Le mouvement dans le temps se fait irréversiblement dans une seule direction. « Nous vivons en regardant en avant », comme le disait Kierkegaard, « mais nous ne pouvons comprendre qu’en regardant en arrière ». De plus, le flux de la durée est indéfini et non concluant, un laps perpétuel ne possédant en lui-même aucun modèle, aucune possibilité d’équilibre ou de symétrie. La nature, il est vrai, impose à ce perpétuel dépérissement une certaine apparence de modèle et de symétrie. Ainsi, les jours alternent avec les nuits, les saisons se répètent avec régularité, les plantes et les animaux ont leur cycle de vie et sont suivis par des descendants qui leur ressemblent. Mais tous ces motifs, symétries et récurrences sont caractéristiques, non pas du temps tel qu’il est en lui-même, mais de l’espace et de la matière tels qu’ils sont associés au temps dans notre conscience. Les jours, les nuits et les saisons existent parce que certains corps célestes se déplacent d’une certaine manière. Si la terre mettait non pas un an, mais un siècle à se déplacer autour du soleil, notre sentiment de l’absence de forme intrinsèque du temps, de son écoulement irrévocable dans un seul sens vers la mort de toutes les entités qui y sont impliquées, serait beaucoup plus aigu qu’il ne l’est actuellement ; car la plupart d’entre nous, dans ces circonstances hypothétiques, ne vivraient jamais pour voir les quatre saisons de la longue année et n’auraient aucune expérience de cette récurrence et de ce renouvellement, ces variations cosmiques sur des thèmes connus, qui, dans la dispensation astronomique actuelle, déguisent la nature essentielle du temps en le dotant, ou en semblant le doter, de certaines des qualités de l’espace. Or, l’espace est un symbole d’éternité ; car dans l’espace il y a la liberté, il y a la réversibilité du mouvement, et il n’y a rien dans la nature d’un espace, comme dans celle du temps, qui condamne ceux qui s’y trouvent à une mort et à une dissolution inévitables. De plus, lorsque l’espace contient des corps matériels, la possibilité d’ordre, d’équilibre, de symétrie et de schéma apparaît — la possibilité, en un mot, de cette Beauté qui, avec la Bonté et la Vérité, prend sa place dans La Trinité de la Divinité manifestée.

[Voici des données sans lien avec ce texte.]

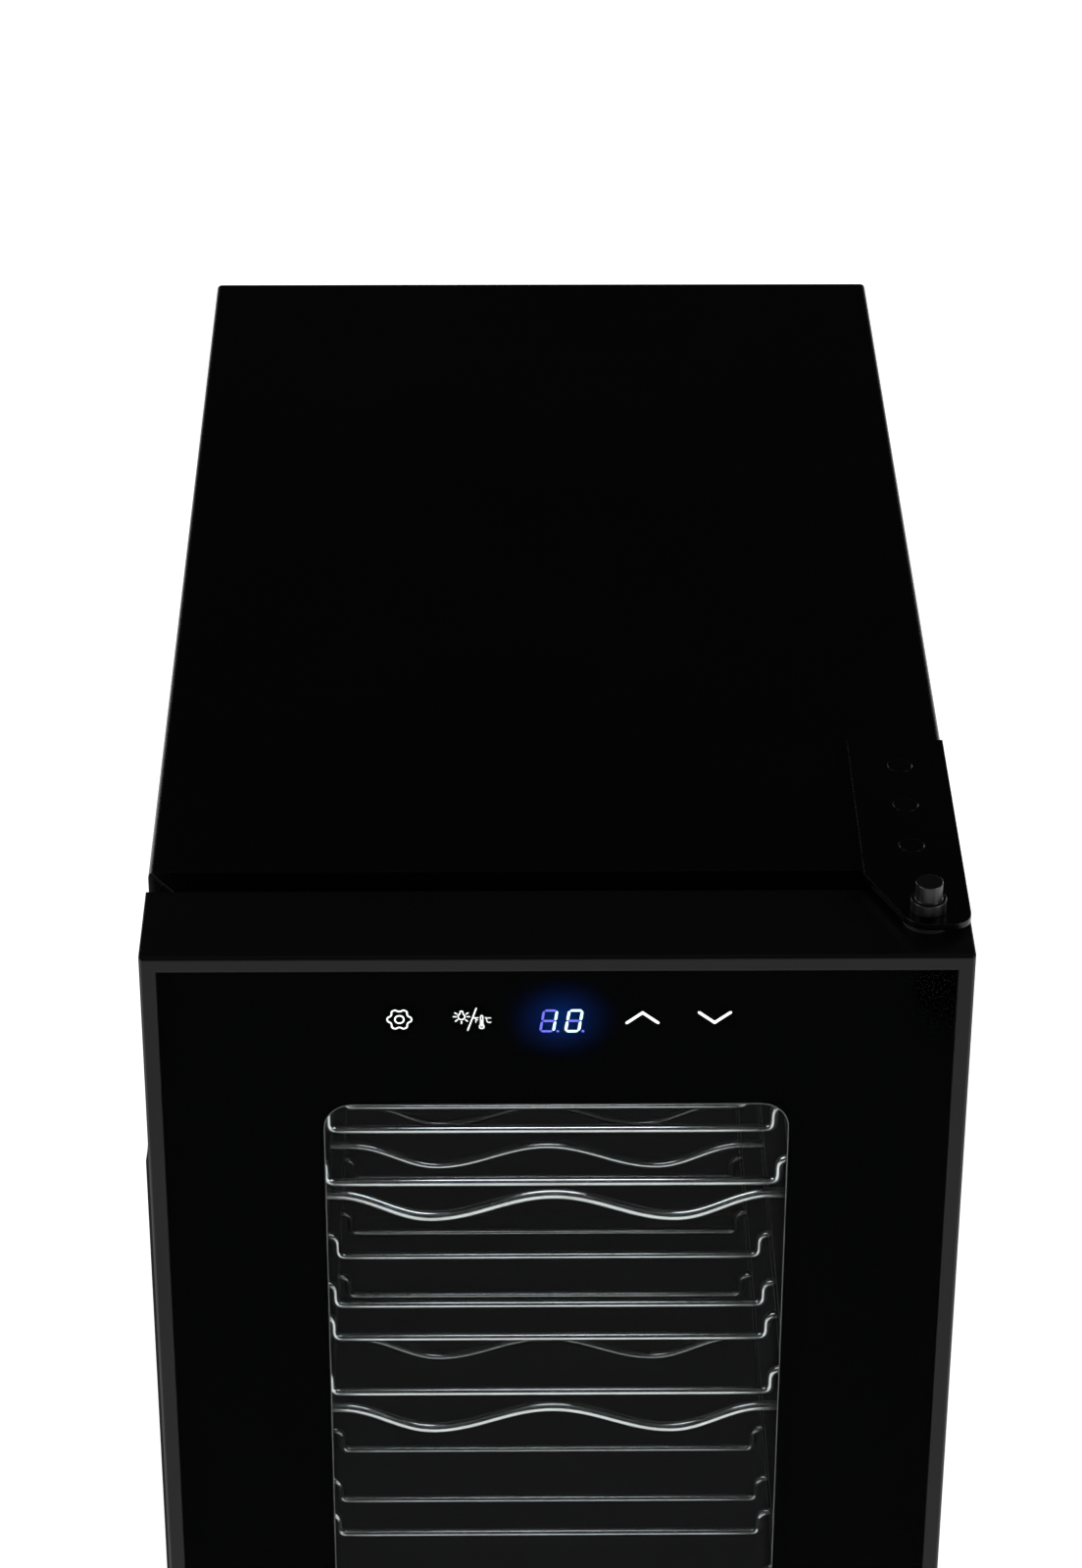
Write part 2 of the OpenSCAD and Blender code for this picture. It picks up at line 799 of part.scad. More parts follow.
// Height of a waved wire at x, which has a hollow on each side of the middle
function wave_height(x) =
    let (off = abs(x), slope = off < bottle_offset ? bottle_offset : outer_slope,
         share = min(abs(off - bottle_offset) / slope, 1))
    -hollow_depth * (1 + cos(180 * share)) / 2;

// A wire that waves across the rack: level at the ends and the middle, with two hollows.
// It is swept as a tube: one ring of corners for each place along X.
module waved_bar(y, level) {
    end = side_wire_x + 1.5;
    count = 2 * wave_steps;
    places = [for (i = [-count : count]) i * (bottle_offset + outer_slope) / count];
    xs = concat([-end], places, [end]);
    sides = 10;
    last = len(xs) - 1;
    points = [
        for (x = xs, k = [0 : sides - 1])
            let (lean = atan2(wave_height(x + 0.1) - wave_height(x - 0.1), 0.2),
                 turn = k * 360 / sides, r = waved_wire / 2)
            [x - r * sin(turn) * sin(lean), y + r * cos(turn),
             level + wave_height(x) + r * sin(turn) * cos(lean)]
    ];
    walls = [
        for (i = [0 : last - 1], k = [0 : sides - 1])
            let (a = i * sides + k, b = i * sides + (k + 1) % sides)
            [a, a + sides, b + sides, b]
    ];
    near_cap = [for (k = [0 : sides - 1]) k];
    far_cap = [for (k = [sides - 1 : -1 : 0]) last * sides + k];
    polyhedron(points, concat([near_cap, far_cap], walls), convexity = 4);
}

// A straight wire under the hollows, bent up to the side wires at both ends
module cross_bar(y, level) {
    low = level - cross_wire_drop;
    high = level - side_wire_drop;
    rod_x(y, low, [-riser_x, riser_x], cross_wire_r);
    for (side = [0, 1]) mirror([side, 0, 0]) {
        rod_z(riser_x, y, [low, high], cross_wire_r);
        rod_x(y, high, [riser_x, side_wire_x], cross_wire_r);
        for (z = [low, high]) translate([riser_x, y, z]) sphere(cross_wire_r);
    }
}

module rack(level) {
    color(chrome) union() {
        for (row = waved_rows) waved_bar(rack_front + row, level);
        for (row = cross_rows) cross_bar(rack_front + row, level);
        for (x = [-side_wire_x, side_wire_x]) {
            rod_y(x, level - side_wire_drop, [rack_front, rack_front + rack_length], side_wire_r);
            for (y = [rack_front, rack_front + rack_length])
                translate([x, y, level - side_wire_drop]) sphere(side_wire_r);
        }
    }
}

// ---------- door ----------

// Cuts a slope along one front edge of the door, running along X at height z
module level_edge_cut(z) {
    translate([0, door_front, z]) rotate([45, 0, 0])
        cube([2 * door_half + 4, door_chamfer * sqrt(2), door_chamfer * sqrt(2)], center = true);
}

module upright_edge_cut(x) {
    translate([x, door_front, (door_top + door_bottom) / 2]) rotate([0, 0, 45])
        cube([door_chamfer * sqrt(2), door_chamfer * sqrt(2), door_top - door_bottom + 4],
             center = true);
}

module door_screw_places() {
    for (x = [-door_screw_x, door_screw_x], z = door_screw_heights)
        translate([x, 0, z]) children();
}

module hinge_boss(z) {
    block([hinge_x - 10, door_half - door_skin], [hinge_y - 10, hinge_y + 10], z);
}

module door_frame() {
    hollow_x = door_half - door_skin;
    color(frame_grey) difference() {
        union() {
            difference() {
                slab([door_front, door_back]) rect([-door_half, door_half],
                                                   [door_bottom, door_top]);
                slab([door_front - 1, print_back])
                    rect([door_border - door_half, door_half - door_border],
                         [door_bottom + door_border, door_top - door_border]);
                slab([print_back - 1, ledge_back + 1]) rect([-86, 86], [56, door_top - 8]);
                slab([ledge_back, door_back + 1])
                    rect([-hollow_x, hollow_x], [door_bottom + door_skin, door_top - door_skin]);
            }
            hinge_boss([door_top - bush_length - 2, door_top - door_skin]);
            hinge_boss([door_bottom + door_skin, door_bottom + bush_length + 2]);
            door_screw_places() rod_y(0, 0, [ledge_back, inner_panel_front], 4);
        }
        for (z = [door_bottom, door_top]) level_edge_cut(z);
        for (x = [-door_half, door_half]) upright_edge_cut(x);
        rod_z(hinge_x, hinge_y, [door_top - bush_length, door_top + 1], bush_r);
        rod_z(hinge_x, hinge_y, [door_bottom - 1, door_bottom + bush_length], bush_r);
        door_screw_places() rod_y(0, 0, [inner_panel_front - 12, door_back], 1.5);
    }
}

module front_glass() {
    color(clear_glass) slab([door_front + glass_recess, glass_back])
        round_rect([-glass_half, glass_half], [glass_low, glass_high], 1);
}

module glass_print() {
    color("black") slab([glass_back, print_back]) difference() {
        rect([-glass_half, glass_half], [glass_low, glass_high]);
        round_rect([-window_half, window_half], [window_low, window_high], window_corner);
    }
}

module glass_spacer() {
    color(bare_metal) slab([print_back, pane_front]) difference() {
        rect([-window_half - 11, window_half + 11], [window_low - 11, window_high + 11]);
        rect([-window_half - 5, window_half + 5], [window_low - 5, window_high + 5]);
    }
}

module inner_glass() {
    color(clear_glass) slab([pane_front, pane_back])
        rect([-window_half - 12, window_half + 12], [window_low - 12, window_high + 12]);
}

module door_inner_panel() {
    panel_x = door_half - door_skin;
    color(black_plastic) difference() {
        union() {
            slab([inner_panel_front, door_back])
                rect([-panel_x, panel_x], [door_bottom + door_skin, door_top - door_skin]);
            slab([pane_back, inner_panel_front])
                round_rect([-reveal_half - 2, reveal_half + 2],
                           [reveal_low - 2, reveal_high + 2], 12);
        }
        slab([pane_back - 1, door_back + 1])
            round_rect([-reveal_half, reveal_half], [reveal_low, reveal_high], 10);
        door_screw_places() rod_y(0, 0, [inner_panel_front - 1, door_back + 1], 1.6);
    }
}

// A square ring seen from the front, inset from the cabinet's sides and of the given width
module gasket_ring(inset, width) {
    difference() {
        gasket_rect(inset);
        gasket_rect(inset + width);
    }
}

module gasket_rect(inset) {
    rect([inset - half_width, half_width - inset],
         [base_height + inset - 2, cabinet_top - inset + 2]);
}

module door_gasket() {
    head = cabinet_front - body_gap;
    color(rubber_black) union() {
        slab([door_back, door_back + 2]) gasket_ring(gasket_outer, gasket_width);
        slab([door_back + 2, head - 3]) gasket_ring(gasket_outer + 2.5, gasket_width - 5);
        slab([head - 3, head]) gasket_ring(gasket_outer, gasket_width);
    }
}

module side_grip() {
    proud = 2.6;
    slope = 14;
    high = door_top - 75;
    low = door_bottom + 75;
    color(frame_grey) slab([door_front + 19, door_front + 31])
        polygon([[-door_half, high], [-door_half, low], [-door_half - proud, low + slope],
                 [-door_half - proud, high - slope]]);
}

module control_board() {
    color(board_green) block([-62, 62], [print_back + 5.5, print_back + 7.1],
                             [control_z - 17, control_z + 13]);
}

module digit_display() {
    color("black") block([-14.5, 15.5], [print_back + 0.2, print_back + 5.5],
                         [control_z - 10, control_z + 10]);
}

module touch_springs() {
    color(screw_steel) for (x = key_places) {
        rod_y(x, control_z, [print_back + 0.2, print_back + 1.2], 5);
        rod_y(x, control_z, [print_back + 1.2, print_back + 5.5], 3);
    }
}

module door_harness() {
    color(black_plastic) block([45, hinge_x - 10], [print_back + 7.1, print_back + 8.1],
                               [control_z - 8, control_z - 1]);
}

module hinge_bush(door_face, into_door) {
    color(lamp_white) difference() {
        union() {
            rod_z(hinge_x, hinge_y, into_door, bush_r);
            rod_z(hinge_x, hinge_y, door_face, bush_flange_r);
        }
        rod_z(hinge_x, hinge_y, [min(into_door[0], door_face[0]) - 1,
                                 max(into_door[1], door_face[1]) + 1],
              hinge_pin_r + shaft_gap);
    }
}

module door_screws() {
    color(screw_steel) door_screw_places() {
        rod_y(0, 0, [inner_panel_front - 11, door_back], 1.45);
        rod_y(0, 0, [door_back, door_back + 1.6], 3.2);
    }
}

cabinet_shell();
base_pan();
rear_panel();
insulation_foam();
inner_liner();
breaker_trim();
rack_rails(-1);  // rack_rails_left
rack_rails(1);  // rack_rails_right
lamp_housing();
lamp_board();
lamp_lens();
temperature_probe();
duct_cover();
cold_fan_frame();
cold_fan_rotor();
cold_heatsink();
cold_block();
peltier_module();
hot_heatsink();
sink_bolts();
hot_fan_frame();
hot_fan_rotor();
hot_fan_screws();
rear_cover();
rear_cover_screws();
power_board();
power_transformer();
power_capacitors();
board_standoffs();
power_lead_gland();
wiring_harness();
rear_panel_screws();
rear_feet();
foot_inserts();
front_foot(-1);  // front_foot_left
front_foot(1);  // front_foot_right
top_hinge_plate();
top_hinge_pin();
top_hinge_screws();
bottom_hinge_bracket();
bottom_hinge_pin();
bottom_hinge_screws();
rack(rack_levels[0]);  // rack_upper
rack(rack_levels[1]);  // rack_middle
rack(rack_levels[2]);  // rack_lower
door_frame();
front_glass();
glass_print();
glass_spacer();
inner_glass();
door_inner_panel();
door_gasket();
side_grip();
control_board();
digit_display();
touch_springs();
door_harness();
hinge_bush([door_top, door_top + bush_flange], [door_top - bush_length, door_top]);  // hinge_bush_top
hinge_bush([door_bottom - bush_flange, door_bottom],  // hinge_bush_bottom
               [door_bottom, door_bottom + bush_length]);
door_screws();
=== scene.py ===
"""The looks of a countertop wine cooler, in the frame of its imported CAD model.

Metres, +Z up, the door towards -Y, the origin on the floor. Places come from the CAD nodes'
boxes. Sizes in the sections on the hinge pin, the control strip and the window are in
millimetres.
"""

import math

import bmesh
import bpy
from mathutils import Matrix, Vector


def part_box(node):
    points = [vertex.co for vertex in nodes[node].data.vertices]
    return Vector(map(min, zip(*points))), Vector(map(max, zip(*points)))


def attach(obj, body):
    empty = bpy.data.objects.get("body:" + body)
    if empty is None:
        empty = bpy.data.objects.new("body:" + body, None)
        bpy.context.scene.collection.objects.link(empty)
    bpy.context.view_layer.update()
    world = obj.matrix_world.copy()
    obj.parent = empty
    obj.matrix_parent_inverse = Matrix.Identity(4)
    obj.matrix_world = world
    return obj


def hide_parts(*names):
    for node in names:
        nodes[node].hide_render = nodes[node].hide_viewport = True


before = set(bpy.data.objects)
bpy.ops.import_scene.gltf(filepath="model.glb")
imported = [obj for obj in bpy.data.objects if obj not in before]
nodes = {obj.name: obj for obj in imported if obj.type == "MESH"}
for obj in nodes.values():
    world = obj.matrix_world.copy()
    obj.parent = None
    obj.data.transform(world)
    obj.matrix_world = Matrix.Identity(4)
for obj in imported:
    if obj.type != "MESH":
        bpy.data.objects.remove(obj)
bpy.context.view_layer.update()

MM = 0.001


def low(node):
    """The lowest corner of a CAD node."""
    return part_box(node)[0]


def high(node):
    """The highest corner of a CAD node."""
    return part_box(node)[1]


def grey(level):
    """A neutral colour."""
    return (level,) * 3


# ---------------------------------------------------------------- camera


def make_camera():
    """The photograph's view: from above and in front, a little to the left of the middle."""
    place = Vector((-0.0191, -1.3911, 1.2086))
    yaw, pitch, roll = (math.radians(angle) for angle in (-0.7, 31.38, 0.196))
    ahead = Vector(
        (
            -math.sin(yaw) * math.cos(pitch),
            math.cos(yaw) * math.cos(pitch),
            -math.sin(pitch),
        )
    )
    right = Vector((math.cos(yaw), math.sin(yaw), 0))
    up = right.cross(ahead)
    turn = Matrix((right, up, -ahead)).transposed() @ Matrix.Rotation(roll, 3, "Z")
    data = bpy.data.cameras.new("camera")
    data.lens = 104.2
    data.sensor_width = 36
    camera = bpy.data.objects.new("camera", data)
    camera.location = place
    camera.rotation_euler = turn.to_euler()
    bpy.context.scene.collection.objects.link(camera)
    bpy.context.scene.camera = camera


# ---------------------------------------------------------------- shader nodes


def new_material(name):
    """A material, its node tree and its Principled shader."""
    made = bpy.data.materials.new(name)
    made.use_nodes = True
    return made, made.node_tree, made.node_tree.nodes["Principled BSDF"]


def feed(tree, socket, value):
    """Links a node's output to a socket, or sets the socket to a plain value."""
    if isinstance(value, bpy.types.NodeSocket):
        tree.links.new(value, socket)
    elif isinstance(value, tuple) and len(value) == 3 and len(socket.default_value) == 4:
        socket.default_value = (*value, 1)
    else:
        socket.default_value = value


def add_node(tree, kind, inputs=(), **settings):
    """A new shader node with its settings and its inputs, given by name or by number."""
    made = tree.nodes.new(kind)
    for name, value in settings.items():
        setattr(made, name, value)
    for name, value in dict(inputs).items():
        feed(tree, made.inputs[name], value)
    return made


def place_in_object(tree, stretch=(1, 1, 1)):
    """The point on the object in metres, stretched along the axes."""
    spot = add_node(tree, "ShaderNodeTexCoord").outputs["Object"]
    return add_node(tree, "ShaderNodeMapping", {"Vector": spot, "Scale": stretch}).outputs[0]


def noise(tree, size, detail=4.0, stretch=(1, 1, 1)):
    """Noise from 0 to 1 whose features are about size millimetres across."""
    inputs = {"Vector": place_in_object(tree, stretch), "Scale": 1 / (size * MM)}
    made = add_node(tree, "ShaderNodeTexNoise", {**inputs, "Detail": detail})
    return made.outputs["Fac"]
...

Dans ce contexte, il convient de noter un point hautement significatif. Dans tous les arts dont la matière première est de nature temporelle, le but premier de l’artiste est de spatialiser le temps. Le poète, le dramaturge, le romancier, le musicien, chacun d’eux prend un fragment du perpétuel anéantissement, dans lequel nous sommes condamnés à entreprendre notre voyage à sens unique vers la mort, et essaie de le doter de certaines des qualités de l’espace : à savoir, la symétrie, l’équilibre et l’ordre (les caractéristiques productrices de beauté d’un espace contenant des corps matériels), ainsi que la multidimensionnalité et la qualité de permettre le libre mouvement dans toutes les directions. Cette spatialisation du temps est obtenue en poésie et en musique par l’emploi de rythmes et de cadences récurrentes, par le confinement du matériau dans des formes conventionnelles, tel que le sonnet ou la sonate, et par l’imposition au fragment choisi de l’indétermination temporelle d’un début, d’un milieu et d’une fin. Ce qu’on appelle « construction » dans le drame et le récit sert le même objectif de spatialisation. Dans tous les cas, le but est de donner une forme à ce qui est essentiellement informe, d’imposer une symétrie et un ordre à ce qui est en fait un flux indéfini vers la mort. Le fait que tous les arts qui traitent des séquences temporelles ont toujours essayé de spatialiser le temps indique très clairement la nature de la réaction naturelle et spontanée de l’homme au temps, et jette une lumière sur la signification de l’espace en tant que symbole de cet état intemporel vers lequel, à travers tous les obstacles de l’ignorance, l’esprit humain aspire consciemment ou inconsciemment.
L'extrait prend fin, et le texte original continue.